Deutliche Kritik übt die Bürgerinitiative an der Arbeitsweise des Büros Beck, das für die ZEAG AG (Heilbronn) die Gutachten angefertigt hat. In ihrer Schlussfolgerung sieht sich die BGN darin bestätigt, dass es sich bei den Beck’schen Arbeiten - wie von Anfang an von ihr behauptet - um reine "Gefälligkeitsgutachten" handle. So seien bei der Raumnutzungsanalyse wichtige Flächen unbeobachtet geblieben. Zudem wird auf "Unstimmigkeiten" im Bereich der Flugbewegungen hingewiesen.

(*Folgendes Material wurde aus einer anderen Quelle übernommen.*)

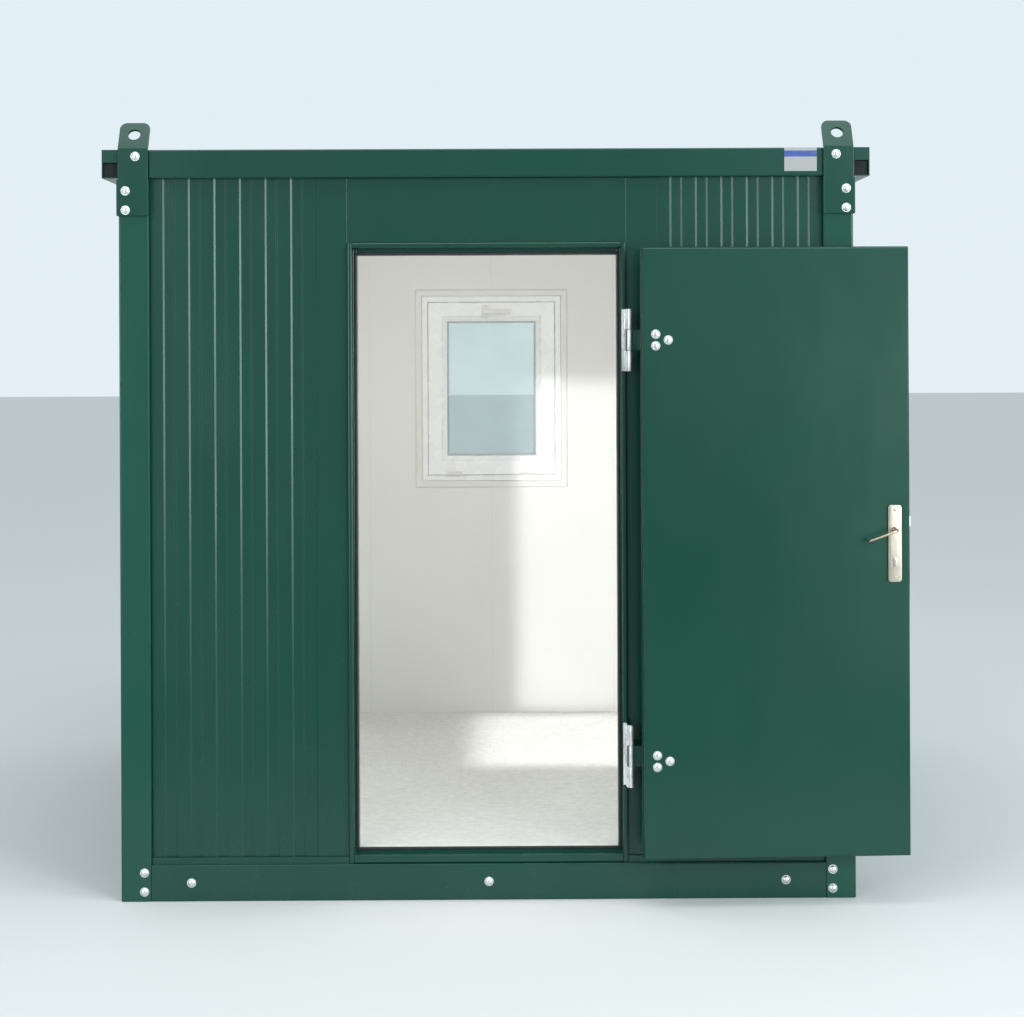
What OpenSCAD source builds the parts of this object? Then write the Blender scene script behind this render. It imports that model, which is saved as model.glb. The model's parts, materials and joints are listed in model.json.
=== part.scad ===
// Portable site cabin: a bolted steel frame filled with ribbed sandwich panels, with one
// outward-opening door in the front wall and one tilt window in the rear wall.
// Millimetres, +Z up. The front wall faces -Y, and the origin is on the ground at the
// middle of the base. The door pieces are drawn shut and then swung to the open pose.

/* [Cabin] */
// Width over the corner posts
cabin_w = 2438; // [2300:1:3000]
// Depth over the corner posts
cabin_d = 2438; // [2300:1:3000]
// Height from the ground to the top of the roof beams
cabin_h = 2493; // [2440:1:2700]
// Side of each square corner post, and depth of the beams and panels between them
post_w = 100; // [95:1:110]
// Height of the base beams
base_h = 120; // [110:1:122]
// Height of the roof beams
roof_beam_h = 95; // [80:1:110]
// Height of the floor's surface above the ground
floor_z = 150; // [140:1:160]
// Thickness of the floor deck
floor_t = 50; // [40:1:50]

/* [Walls] */
// How far the wall panels stand back from the face of the posts
wall_recess = 22; // [20:1:30]
// Distance from one groove of the outer sheet to the next
rib_pitch = 85; // [70:1:100]
// Depth of the grooves
rib_depth = 3; // [2:0.5:5]
// Width of each sloping flank of a groove
rib_slope = 5.5; // [3:0.5:6]
// Half the width of the smooth door module in the front wall
module_half = 569; // [540:1:600]

/* [Roof] */
// Width of the side rails that overhang the posts
rail_w = 55; // [40:1:80]
// Height of the side rails
rail_h = 95; // [80:1:95]
// Thickness of the steel of the side rails
rail_wall = 4; // [3:0.5:6]
// Height of the lip that closes the upper part of each rail's end
rail_lip_h = 43; // [30:1:50]
// Thickness of the ceiling panel
ceiling_t = 55; // [40:1:60]
// Height of the ribs of the roof sheet
roof_rib_h = 20; // [15:1:25]
// Distance between the ribs of the roof sheet
roof_rib_pitch = 200; // [150:10:250]

/* [Lifting lugs] */
// Thickness of the lug plate
lug_t = 10; // [8:1:12]
// Height of the flat part that is bolted to the post
lug_flat_h = 220; // [200:1:240]
// Length of the part that leans inwards over the roof
lug_lean_l = 102; // [95:1:110]
// Angle by which that part leans
lug_lean = 29; // [0:1:35]
// Diameter of the lifting hole
lug_hole_d = 40; // [30:1:45]
// Distance from the bend to the middle of the lifting hole
lug_hole_z = 54; // [45:1:55]

/* [Door] */
// Clear width of the doorway
clear_w = 868; // [800:1:900]
// Height of the threshold's walking surface above the ground
sill_z = 147; // [145:1:150]
// Height of the upstand behind the shut leaf above the ground
clear_low = 163; // [162:1:172]
// Height of the doorway's upper edge above the ground
clear_high = 2142; // [2000:1:2160]
// Width of the stops beside the doorway that the leaf closes against
stop_w = 13; // [12:1:20]
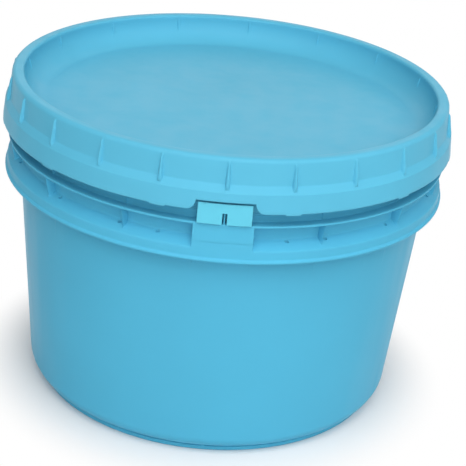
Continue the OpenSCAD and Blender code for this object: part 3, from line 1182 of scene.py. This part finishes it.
@dataclass(frozen=True)
class View:
    """The camera: where it stands, which way it looks and how long its lens is.

    Attributes:
        azimuth: Angle of the camera's place round the bucket, from the tab towards +X, in degrees.
        back: Distance of the camera from the bucket's axis, in metres.
        height: Height of the camera, in metres.
        heading: Direction in which it looks, clockwise from +Y, in degrees.
        pitch: How far it looks down, in degrees.
        roll: How far it is turned about its own line of sight, in degrees.
        lens: Focal length on a 36 mm sensor, in millimetres.
    """

    azimuth: float = -1.15
    back: float = 1.143
    height: float = 0.6512
    heading: float = 1.78
    pitch: float = 24.75
    roll: float = 5.45
    lens: float = 114.33

    def build(self) -> bpy.types.Object:
        """Builds the camera and makes it the scene's camera.

        Returns:
            The camera.
        """
        data = bpy.data.cameras.new("camera")
        data.lens = self.lens
        data.sensor_width = 36.0
        data.clip_start, data.clip_end = 0.05, 50.0
        camera = link_object("camera", data)
        place = math.radians(self.azimuth)
        spot = Vector((self.back * math.sin(place), -self.back * math.cos(place), self.height))
        turn = (Matrix.Rotation(-math.radians(self.heading), 4, "Z")
                @ Matrix.Rotation(math.radians(90.0 - self.pitch), 4, "X")
                @ Matrix.Rotation(math.radians(self.roll), 4, "Z"))
        camera.matrix_world = Matrix.Translation(spot) @ turn
        bpy.context.scene.camera = camera
        return camera


@dataclass(frozen=True)
class Softbox:
    """A square area lamp that faces the bucket.

    Attributes:
        name: Name of the lamp.
        azimuth: Angle of its place round the bucket, from the tab towards +X, in degrees.
        elevation: Angle of its place above the bucket's middle, in degrees.
        power: Power, in watts.
        distance: Distance from the bucket's middle, in metres.
        size: Width, in metres.
    """

    name: str
    azimuth: float
    elevation: float
    power: float
    distance: float = 2.4
    size: float = 1.5

    def build(self, target: Vector) -> None:
        """Builds the lamp.

        Args:
            target: Point that it faces, in metres.
        """
        data = bpy.data.lights.new(self.name, "AREA")
        data.shape = "SQUARE"
        data.size = self.size
        data.energy = self.power
        turn, rise = math.radians(self.azimuth), math.radians(self.elevation)
        way = Vector((math.sin(turn) * math.cos(rise), -math.cos(turn) * math.cos(rise), math.sin(rise)))
        lamp = link_object(self.name, data)
        lamp.location = target + self.distance * way
        lamp.rotation_euler = (-way).to_track_quat("-Z", "Y").to_euler()


@dataclass(frozen=True)
class Studio:
    """Pale floor, even surrounding light and softboxes.

    Attributes:
        softboxes: The lamps.
        surround: Strength of the white surroundings.
        floor_shade: Linear grey of the floor.
        floor_reach: Half the floor's width, in metres.
        white_from: Distance from the axis at which the floor begins to turn plain white, in metres.
        white_to: Distance from the axis past which the floor is plain white, in metres.
    """

    softboxes: tuple[Softbox, ...] = (
        Softbox("top_light", 0.0, 58.0, 24.0),
        Softbox("front_light", 5.0, 22.0, 18.0),
        Softbox("front_right_light", 45.0, 40.0, 13.0),
        Softbox("right_light", 85.0, 45.0, 9.0),
        Softbox("left_light", -42.0, 45.0, 12.0),
        Softbox("back_light", 180.0, 35.0, 6.0),
    )
    surround: float = 0.18
    floor_shade: float = 0.8
    floor_reach: float = 6.0
    white_from: float = 0.145
    white_to: float = 0.21

    def build(self, target: Vector) -> None:
        """Builds the world, the lamps and the floor.

        Args:
            target: Point that the lamps face, in metres.
        """
        world = bpy.data.worlds.new("surround")
        world.use_nodes = True
        bpy.context.scene.world = world
        self.dress_world(world.node_tree)
        for box in self.softboxes:
            box.build(target)
        corners = self.floor_reach * np.array([[-1, -1, 0], [1, -1, 0], [1, 1, 0], [-1, 1, 0]], float)
        floor = new_mesh("studio_floor", corners, [np.array([[0, 1, 2, 3]])])
        floor.data.materials.append(self.floor_material())

    def dress_world(self, tree: bpy.types.NodeTree) -> None:
        """Lights the scene evenly, and shows plain white where a ray from the camera or a mirror leaves.

        Args:
            tree: The world's tree.
        """
        strength = add_node(tree, "MapRange", {
            "Value": self.seen_directly(tree), "To Min": self.surround, "To Max": 1.0,
        })
        fill(tree, tree.nodes["Background"], {
            "Color": (1.0, 1.0, 1.0, 1.0), "Strength": strength.outputs["Result"],
        })

    @staticmethod
    def seen_directly(tree: bpy.types.NodeTree) -> bpy.types.NodeSocket:
        """Tells rays that show a thing directly from those that only carry its light.

        Args:
            tree: Tree that the nodes go into.

        Returns:
            Socket of 1 for a ray from the camera, a mirror or a clear surface, and 0 for any other.
        """
        path = add_node(tree, "LightPath", {})
        total = path.outputs["Is Camera Ray"]
        for kind in ("Is Glossy Ray", "Is Transmission Ray"):
            either = add_node(tree, "Math", {0: total, 1: path.outputs[kind]}, operation="MAXIMUM")
            total = either.outputs["Value"]
        return total

    def floor_material(self) -> bpy.types.Material:
        """Makes the floor matt and pale near the bucket, and plain white far from it.

        Returns:
            The material.
        """
        material = bpy.data.materials.new("studio_floor")
        material.use_nodes = True
        tree = material.node_tree
        shader = tree.nodes["Principled BSDF"]
        fill(tree, shader, {
            "Base Color": (*[self.floor_shade] * 3, 1.0),
            "Roughness": 0.9,
            "Specular IOR Level": 0.1,
        })
        place = add_node(tree, "TexCoord", {}).outputs["Object"]
        length = add_node(tree, "VectorMath", {0: place}, operation="LENGTH")
        far = add_node(tree, "MapRange", {
            "Value": length.outputs["Value"], "From Min": self.white_from, "From Max": self.white_to,
        }, interpolation_type="SMOOTHSTEP")
        both = add_node(tree, "Math", {0: far.outputs["Result"], 1: self.seen_directly(tree)},
                        operation="MULTIPLY")
        mix = add_node(tree, "MixShader", {
            "Fac": both.outputs["Value"],
            1: shader.outputs["BSDF"],
            2: add_node(tree, "Emission", {}).outputs["Emission"],
        })
        fill(tree, tree.nodes["Material Output"], {"Surface": mix.outputs["Shader"]})
        return material


# ---------------------------------------------------------------- assembly


def place_piece(obj: bpy.types.Object, material: bpy.types.Material, body: Body,
                nodes: Sequence[str] = ()) -> None:
    """Dresses a piece, and fixes it to its body.

    Args:
        obj: The piece.
        material: Its material.
        body: The body that it rides on.
        nodes: CAD nodes that it stands for.
    """
    obj.data.materials.clear()
    obj.data.materials.append(material)
    if nodes:
        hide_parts(*nodes)
    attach(obj, body.value)
    LOG.info("%s: %d faces, rides on %s", obj.name, len(obj.data.polygons), body.value)


def main() -> None:
    """Builds the camera, the bucket's pieces and the studio, in that order."""
    logging.basicConfig(level=logging.INFO, format="%(name)s %(message)s")
    bpy.context.scene.view_settings.view_transform = "Standard"
    View().build()
    tub_plastic = MouldedPlastic("tub_plastic", (0.082, 0.42, 0.615), sheen=0.06).build()
    lid_plastic = MouldedPlastic("lid_plastic", (0.098, 0.43, 0.607), sheen=0.07).build()
    tab_plastic = MouldedPlastic("tab_plastic", (0.115, 0.525, 0.685), cloud=0.03).build()
    seal = SealRubber("seal_rubber", (0.62, 0.64, 0.66)).build()
    fit = Fit.from_frame()
    tub, bridges, web = Tub(fit).build()
    place_piece(tub, tub_plastic, Body.TUB, ["tub", "collar"])
    place_piece(bridges, tub_plastic, Body.TUB)
    place_piece(web, tub_plastic, Body.TUB)
    place_piece(Lid(fit).build(), lid_plastic, Body.LID, ["lid"])
    place_piece(SealRing().build(), seal, Body.LID, ["lid_seal"])
    place_piece(TamperTab().build(), tab_plastic, Body.TAB, ["tamper_tab"])
    low, high = CAD_BOX
    Studio().build((low + high) / 2)


if __name__ == "__main__":
    main()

Der Verdacht: Es könne "nicht ausgeschlossen werden, dass Rotmilanflüge neu zugeordnet wurden, um den Forderungen der Genehmigungsbehörde nachzukommen".
Doch damit nicht genug: "Die BGN und unser Gutachter, Büro Brötz, konnten nun mehrfach den Beweis antreten, dass das Gutachten des Büros Beck vor Ungereimtheiten, Widersprüchen und Oberflächlichkeit geradezu strotzt. Für uns handelt es sich hierbei, dies haben wir auch immer wieder betont, um ein Gefälligkeitsgutachten für den Auftraggeber ZEAG. Deshalb zweifeln wir auch die Objektivität Becks an." Anders würden sich die festgestellten Verfehlungen nicht erklären lassen. Man habe geradezu den Eindruck, dass man regelrecht "blind" durch den Wald gelaufen sei.
Andere Bürgerinitiativen im Land hätten der BGN zudem von ähnlichen Erfahrungen mit Gutachten des Büros Beck berichtet. Auch dort sei fast ausschließlich die ZEAG der Auftraggeber. Deshalb strebe der Landesverband der Bürgerinitiativen eine rechtliche Überprüfung aller Gutachten des Büros Beck an.
Abschließend schreibt die BGN: "Wir behalten für uns und unsere Mitglieder vor, Schadenersatzansprüche geltend zu machen, sollte es durch den Bau oder den Betrieb der geplanten Windkraftanlagen zu negativen gesundheitlichen Auswirkungen, finanziellen Nachteilen oder Belästigungen kommen. Hiermit beantragen wir den Ausgleich sämtlicher dadurch entstehender Beeinträchtigungen und Schäden."
Info: Die Abwägung der eingegangenen Stellungnahmen in der Verbandsversammlung des Gemeindeverwaltungsverbands erfolgt nach den Sommerferien.